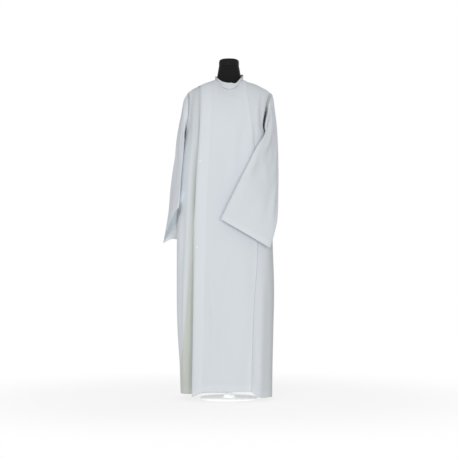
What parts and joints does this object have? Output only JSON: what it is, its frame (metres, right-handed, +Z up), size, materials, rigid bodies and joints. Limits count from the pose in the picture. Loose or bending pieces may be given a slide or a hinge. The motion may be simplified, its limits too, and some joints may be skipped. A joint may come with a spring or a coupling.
{
  "type": "alb robe on a limbless dress form",
  "caption": "Long white wrap-front alb with a stand collar, knife pleat and wide open sleeves, one laid across the front, on a black limbless dress form with a round base.",
  "frame": {"origin": "centre of the stand base's underside", "axes": "+Z up along the pole, the robe's front faces -Y, its left sleeve is on +X"},
  "size_m": [0.5193, 0.3576, 1.5265],
  "materials": {
    "alb_cloth": "matte plain weave",
    "button": "satin",
    "form_cover": "matte knit cover",
    "stand_enamel": "satin white"
  },
  "bodies": {
    "root": {"left_front": "alb_cloth", "right_front": "alb_cloth", "back": "alb_cloth", "left_sleeve": "alb_cloth", "right_sleeve": "alb_cloth", "collar": "alb_cloth", "button_upper": "button", "button_lower": "button", "form_torso": "form_cover", "form_neck_cap": "form_cover", "stand_pole": "stand_enamel", "stand_base": "stand_enamel"}
  },
  "joints": []
}
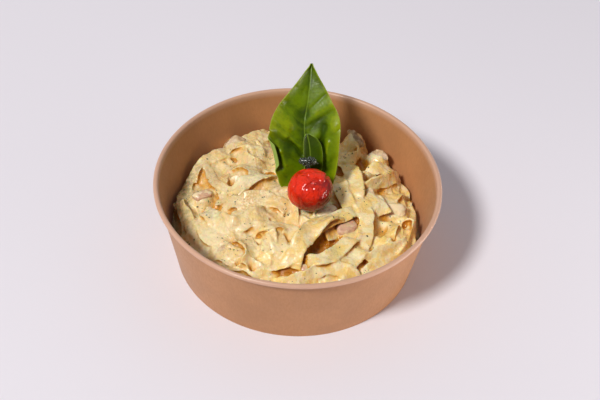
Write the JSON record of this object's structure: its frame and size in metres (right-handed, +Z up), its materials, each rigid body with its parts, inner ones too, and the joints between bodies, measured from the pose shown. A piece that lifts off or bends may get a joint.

- _Aim of the exercise_: How many lines in the entries contain the string "materials"? Answer with the number only.

- _Response to this task_: 3